PROBLEM TO WORK ON => Write down every entry below once more, exactly.

• • •

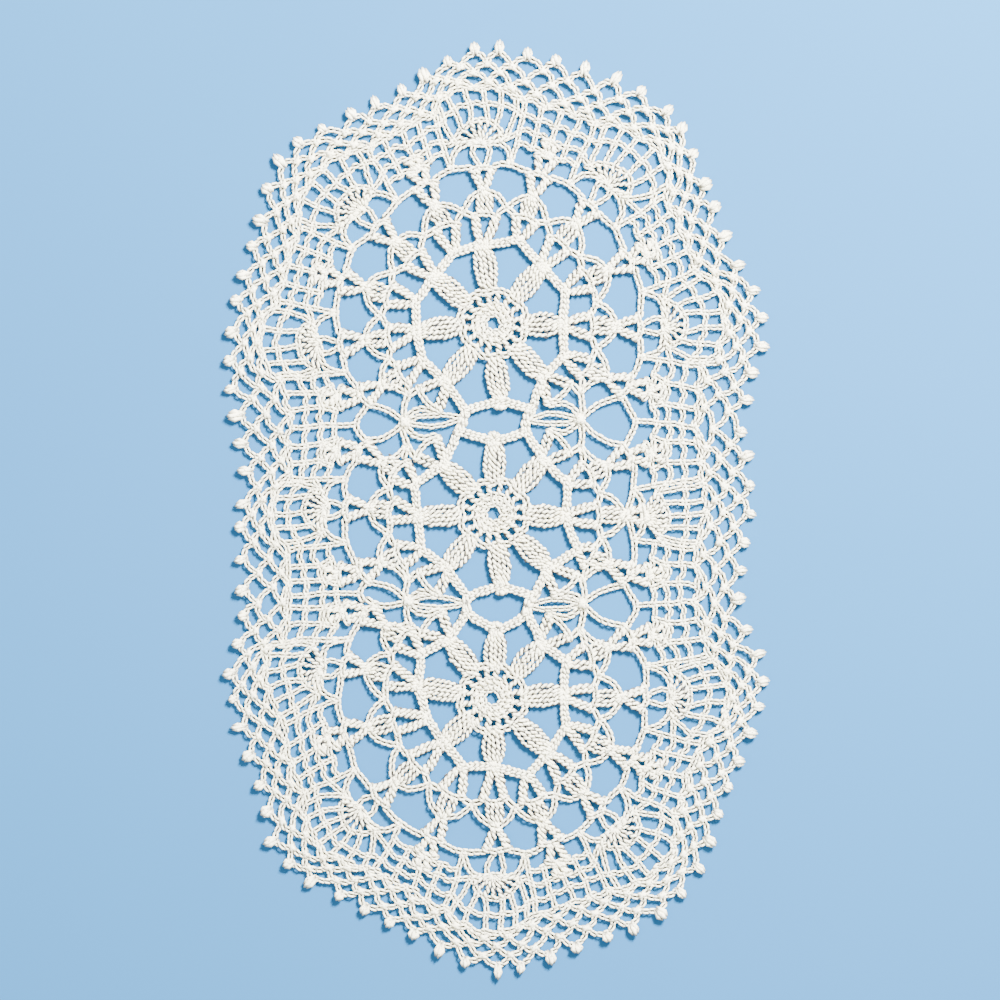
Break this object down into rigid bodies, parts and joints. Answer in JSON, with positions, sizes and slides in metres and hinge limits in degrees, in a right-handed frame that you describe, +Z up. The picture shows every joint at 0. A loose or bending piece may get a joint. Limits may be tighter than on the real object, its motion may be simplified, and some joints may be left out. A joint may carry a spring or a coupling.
{
  "type": "crocheted lace doily",
  "caption": "Long crocheted lace doily with star wheels down its middle, a border of fans and a picot edge.",
  "frame": {"origin": "middle of the doily's bounding box, on its underside", "axes": "+Y along the doily, from the lower wheel to the upper one; +X across it; +Z up through its thickness"},
  "size_m": [0.2194, 0.3748, 0.0035],
  "materials": {
    "cotton": "matt cream crochet cotton"
  },
  "bodies": {
    "root": {"doily": "cotton"}
  },
  "joints": []
}
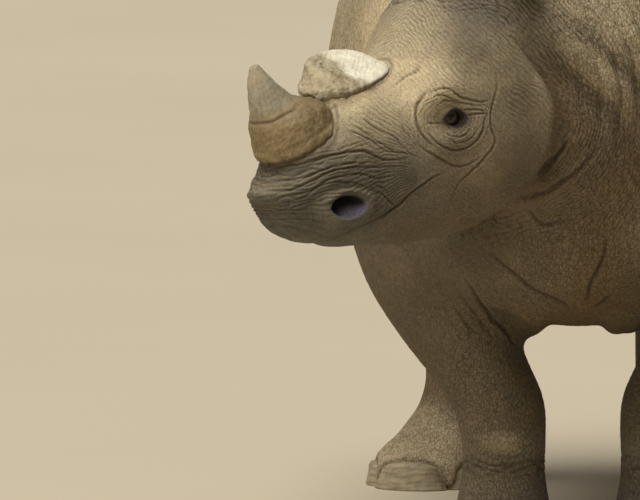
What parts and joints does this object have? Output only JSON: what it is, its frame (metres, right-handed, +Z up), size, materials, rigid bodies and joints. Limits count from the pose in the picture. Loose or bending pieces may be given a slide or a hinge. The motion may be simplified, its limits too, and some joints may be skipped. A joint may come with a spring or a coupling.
{
  "type": "black rhinoceros, still life-size model",
  "caption": "Life-size adult black rhinoceros standing square with its head turned to its right, hooked upper lip, and two cut-back horns.",
  "frame": {"origin": "on the floor, under the centre of the overall box", "axes": "+Z up, the animal faces -Y, its left side is +X"},
  "size_m": [1.0664, 2.606, 1.4318],
  "materials": {
    "skin": "thick wrinkled grey hide, dusty and matt",
    "horn": "rough fibrous horn, cut back and worn",
    "hoof": "dull dusty hoof horn",
    "eye": "dark wet eye",
    "hair": "short dark bristles"
  },
  "bodies": {
    "root": {"ear_left": "skin", "ear_right": "skin", "eye_left": "eye", "eye_right": "eye", "foreleg_left": "skin", "foreleg_right": "skin", "head": "skin", "hindleg_left": "skin", "hindleg_right": "skin", "hoof_fore_left_inner": "hoof", "hoof_fore_left_middle": "hoof", "hoof_fore_left_outer": "hoof", "hoof_fore_right_inner": "hoof", "hoof_fore_right_middle": "hoof", "hoof_fore_right_outer": "hoof", "hoof_hind_left_inner": "hoof", "hoof_hind_left_middle": "hoof", "hoof_hind_left_outer": "hoof", "hoof_hind_right_inner": "hoof", "hoof_hind_right_middle": "hoof", "hoof_hind_right_outer": "hoof", "horn_front": "horn", "horn_rear": "horn", "neck": "skin", "tail": "skin", "trunk": "skin"}
  },
  "joints": []
}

• • •

SOLUTION =>
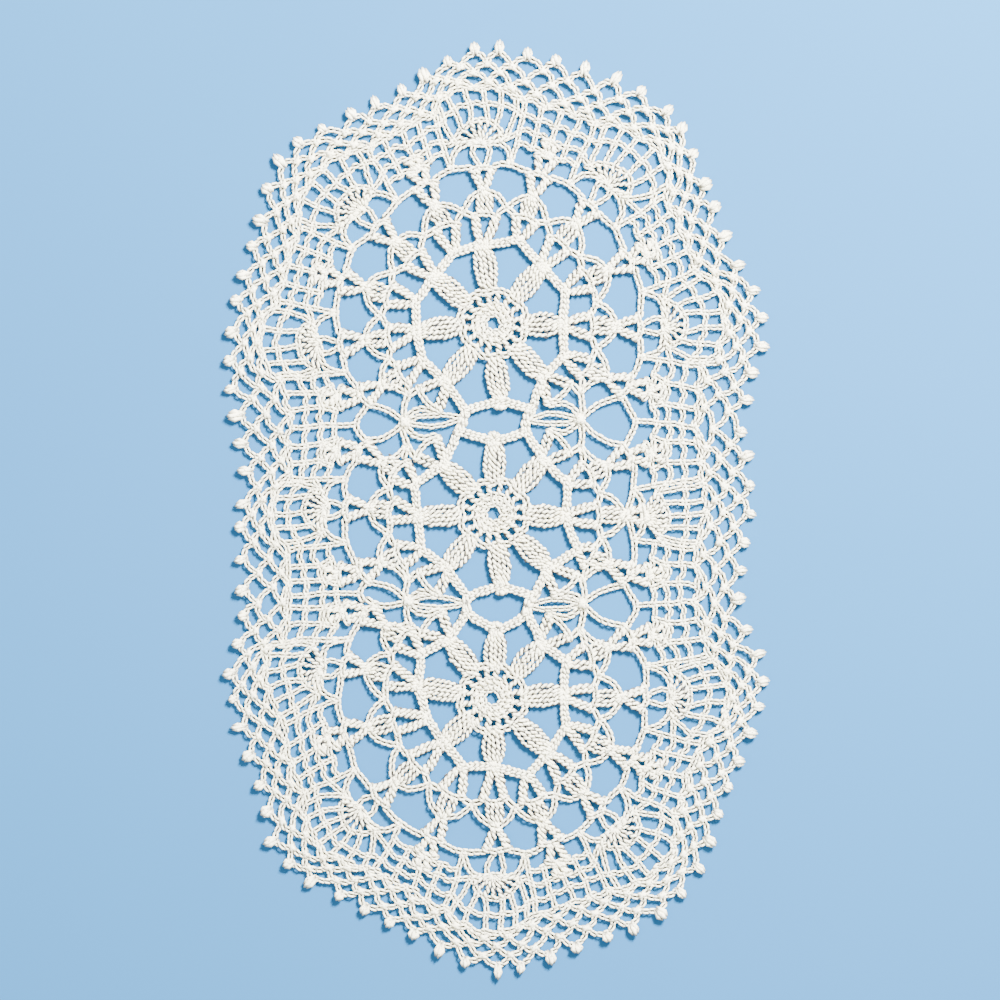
Break this object down into rigid bodies, parts and joints. Answer in JSON, with positions, sizes and slides in metres and hinge limits in degrees, in a right-handed frame that you describe, +Z up. The picture shows every joint at 0. A loose or bending piece may get a joint. Limits may be tighter than on the real object, its motion may be simplified, and some joints may be left out. A joint may carry a spring or a coupling.
{
  "type": "crocheted lace doily",
  "caption": "Long crocheted lace doily with star wheels down its middle, a border of fans and a picot edge.",
  "frame": {"origin": "middle of the doily's bounding box, on its underside", "axes": "+Y along the doily, from the lower wheel to the upper one; +X across it; +Z up through its thickness"},
  "size_m": [0.2194, 0.3748, 0.0035],
  "materials": {
    "cotton": "matt cream crochet cotton"
  },
  "bodies": {
    "root": {"doily": "cotton"}
  },
  "joints": []
}
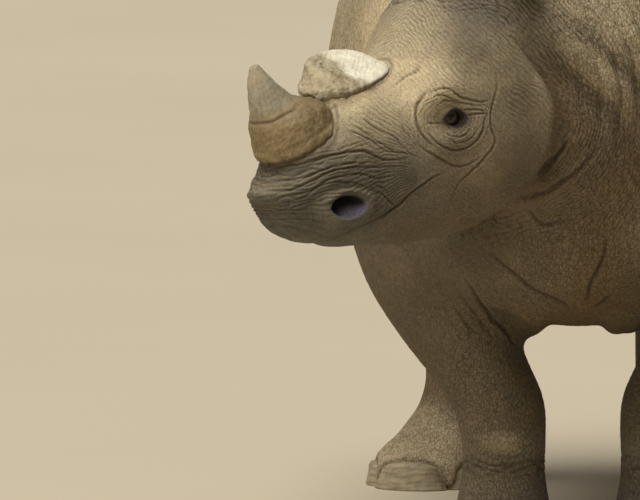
What parts and joints does this object have? Output only JSON: what it is, its frame (metres, right-handed, +Z up), size, materials, rigid bodies and joints. Limits count from the pose in the picture. Loose or bending pieces may be given a slide or a hinge. The motion may be simplified, its limits too, and some joints may be skipped. A joint may come with a spring or a coupling.
{
  "type": "black rhinoceros, still life-size model",
  "caption": "Life-size adult black rhinoceros standing square with its head turned to its right, hooked upper lip, and two cut-back horns.",
  "frame": {"origin": "on the floor, under the centre of the overall box", "axes": "+Z up, the animal faces -Y, its left side is +X"},
  "size_m": [1.0664, 2.606, 1.4318],
  "materials": {
    "skin": "thick wrinkled grey hide, dusty and matt",
    "horn": "rough fibrous horn, cut back and worn",
    "hoof": "dull dusty hoof horn",
    "eye": "dark wet eye",
    "hair": "short dark bristles"
  },
  "bodies": {
    "root": {"ear_left": "skin", "ear_right": "skin", "eye_left": "eye", "eye_right": "eye", "foreleg_left": "skin", "foreleg_right": "skin", "head": "skin", "hindleg_left": "skin", "hindleg_right": "skin", "hoof_fore_left_inner": "hoof", "hoof_fore_left_middle": "hoof", "hoof_fore_left_outer": "hoof", "hoof_fore_right_inner": "hoof", "hoof_fore_right_middle": "hoof", "hoof_fore_right_outer": "hoof", "hoof_hind_left_inner": "hoof", "hoof_hind_left_middle": "hoof", "hoof_hind_left_outer": "hoof", "hoof_hind_right_inner": "hoof", "hoof_hind_right_middle": "hoof", "hoof_hind_right_outer": "hoof", "horn_front": "horn", "horn_rear": "horn", "neck": "skin", "tail": "skin", "trunk": "skin"}
  },
  "joints": []
}